Cos’è il BYOD? Funziona nell’ambiente lavorativo?
Il BYOD è un acronimo di origine anglosassone, che semplifica la frase “Bring Your Own Device” e che in italiano significa letteralmente “porta il tuo dispositivo personale”. Questa pratica è relativamente giovane e, detto in parole povere, consente ai dipendenti di un’azienda di utilizzare i propri dispositivi mobili sul posto di lavoro per svolgere le loro mansioni.
Nascita e sviluppo del BYOD
Questo termine, pur nascendo nel 2009, vede le sue prime concrete applicazioni solo a partire dal 2010, a seguito dell’incremento di dispositivi personali che i dipendenti introducevano a lavoro, spesso trasgredendo le regole imposte dall’azienda.
Visto il crescente numero di violazioni e l’impossibilità di arrestare un fenomeno derivante dalla massiccia espansione tecnologica generata da smartphone e tablet, alcune società hanno cominciato a cambiare politica, adottando appunto il BYOD.
Nel 2014 la pratica era così largamente diffusa che l’acronimo BYOD ha dato vita ad altri sottoinsiemi e sigle, indicanti nello specifico i tipi di funzionalità autorizzate a varcare la soglia aziendale. Alcuni esempi sono:
- BYOA – bring your own app (porta la tua applicazione);
- BYOE – bring your own encryption (porta la tua crittografia);
- BYOI – bring your own identity (porta la tua identità);
- BYOT – bring your own technology (porta la tua tecnologia);
- BYON – bring your own network (porta la tua rete).
In questo modo i lavoratori sono autorizzati a utilizzare il loro dispositivo mobile preferito per svolgere agevolmente le attività lavorative, senza particolari vincoli di sorta. Ma è davvero tutto positivo o ci sono alcune pecche di cui tenere conto?
I vantaggi del BYOD
Un’azienda che sceglie una politica BYOD per i propri lavoratori, lo fa principalmente per una questione di abbattimento dei costi.
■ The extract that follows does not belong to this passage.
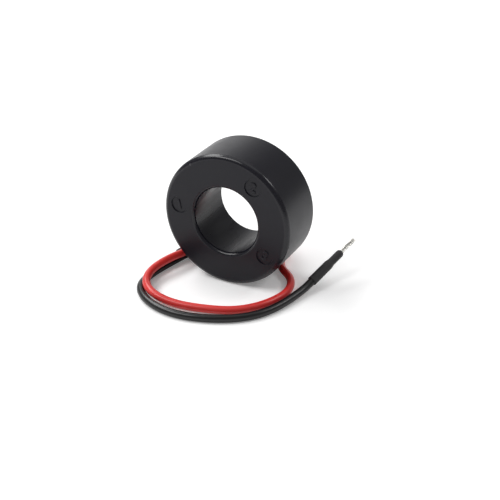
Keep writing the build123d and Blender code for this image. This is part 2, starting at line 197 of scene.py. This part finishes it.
class Finish:
    """A material on one Principled shader, with the patterns that this object's pieces share."""

    def __init__(self, name, **steady):
        self.material = bpy.data.materials.new(name)
        self.material.use_nodes = True
        self.tree = self.material.node_tree
        self.shader = self.tree.nodes["Principled BSDF"]
        for socket, value in steady.items():
            self.shader.inputs[socket.replace("_", " ")].default_value = value
        self.place = self.node("ShaderNodeTexCoord", out="Object")

    def node(self, kind, settings=None, sockets=None, out=0):
        """Adds a node: its settings first, then the values and links of its sockets."""
        node = self.tree.nodes.new(kind)
        for name, value in (settings or {}).items():
            if name == "stops":
                for stop, (position, shade) in zip(node.color_ramp.elements, value):
                    stop.position, stop.color = position, (shade, shade, shade, 1.0)
            else:
                setattr(node, name, value)
        for name, value in (sockets or {}).items():
            if isinstance(value, Field):
                self.tree.links.new(value.socket, node.inputs[name])
            else:
                node.inputs[name].default_value = value
        return Field(self, node.outputs[out])

    def feed(self, socket, field):
        """Lets a field drive a socket of the shader."""
        self.tree.links.new(field.socket, self.shader.inputs[socket])

    def cloud(self, size, detail=2.0, stretch=(1.0, 1.0, 1.0)):
        """Soft noise from 0 to 1 whose patches are about this size in metres."""
        place = self.place
        if stretch != (1.0, 1.0, 1.0):
            place = self.node("ShaderNodeMapping", None, {"Vector": place, "Scale": stretch})
        sockets = {"Vector": place, "Scale": 1.0 / size, "Detail": detail}
        return self.node("ShaderNodeTexNoise", None, sockets)

    def between(self, field, low, high):
        """Stretches a field so that what lies between two of its values fills 0 to 1."""
        stops = [(low, 0.0), (high, 1.0)]
        return self.node("ShaderNodeValToRGB", {"stops": stops}, {"Fac": field}) * 1.0

    def shade(self, factor, first, second):
        """Mixes two colours, or patterns of colour, by a factor from 0 to 1."""
        first, second = (
            tone if isinstance(tone, Field) else (*tone, 1.0) for tone in (first, second)
        )
        sockets = {0: factor, 6: first, 7: second}
        return self.node("ShaderNodeMix", {"data_type": "RGBA"}, sockets, out=2)

    def relief(self, height, depth):
        """Bumps the surface, at half strength, by a height from 0 to 1 over a depth in metres."""
        sockets = {"Height": height, "Distance": depth, "Strength": 0.5}
        self.feed("Normal", self.node("ShaderNodeBump", None, sockets))

    def tint(self, base, size, lift):
        """Lets the colour drift between the base and one slightly lifted."""
        lifted = tuple(min(1.0, channel * (1.0 + lift)) for channel in base)
        self.feed("Base Color", self.shade(self.cloud(size), base, lifted))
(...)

Basti pensare a quanto dispendioso sarebbe dover acquistare uno smartphone per ogni singolo dipendente, mantenendolo costantemente aggiornato sia a livello software che hardware.
Lasciando invece piena libertà ai lavoratori nell’utilizzo dei device già in loro possesso, le spese si riducono al minimo. Inoltre vanno poi considerati i benefici trasversali: una persona che conosce il dispositivo su cui lavora, ad esempio, è sicuramente più abile nell’utilizzarlo e riesce a svolgere le proprie mansioni con immediatezza.
In più, tali dispositivi (essendo di proprietà esclusiva di chi li utilizza) vengono trattati con maggiore cura rispetto a quanto accadrebbe con device forniti dall’azienda. Oltre a ciò, va poi detto che, avendo più dimestichezza con i propri strumenti, cala lo stress e aumenta la produttività.
Quali svantaggi presenta il BYOD
Pur rappresentando un notevole passo verso l’innovazione, il BYOD apre anche la strada a nuove tipologie di rischio, legate alla sicurezza. Non avendo pieno controllo sui dispositivi che si collegano alla rete aziendale, infatti, è possibile che si creino delle vulnerabilità che possono causare fughe di dati sensibili o peggio.
Si è quindi resa necessaria per le aziende che permettono il BYOD la creazione di:
- appositi reparti dedicati all’Information Tecnology;
- e policy preparate ad hoc, che stabiliscano chiaramente quali sono i dati a cui è possibile accedere con i dispositivi personali, in che misura questi possono essere cancellati da remoto in caso di smarrimento dello smartphone e via discorrendo.
Naturalmente a pagare le conseguenze di questo irrigidimento del BYOD è la privacy del lavoratore, spesso invasa a causa del monitoraggio del traffico dati, dei siti visitati e degli accessi effettuati.
In conclusione si può asserire che, pur avendo enormi potenzialità, il Bring Your Own Device, ha ancora bisogno di essere affinato e regolamentato con criterio per risultare efficiente al 100% sul posto di lavoro.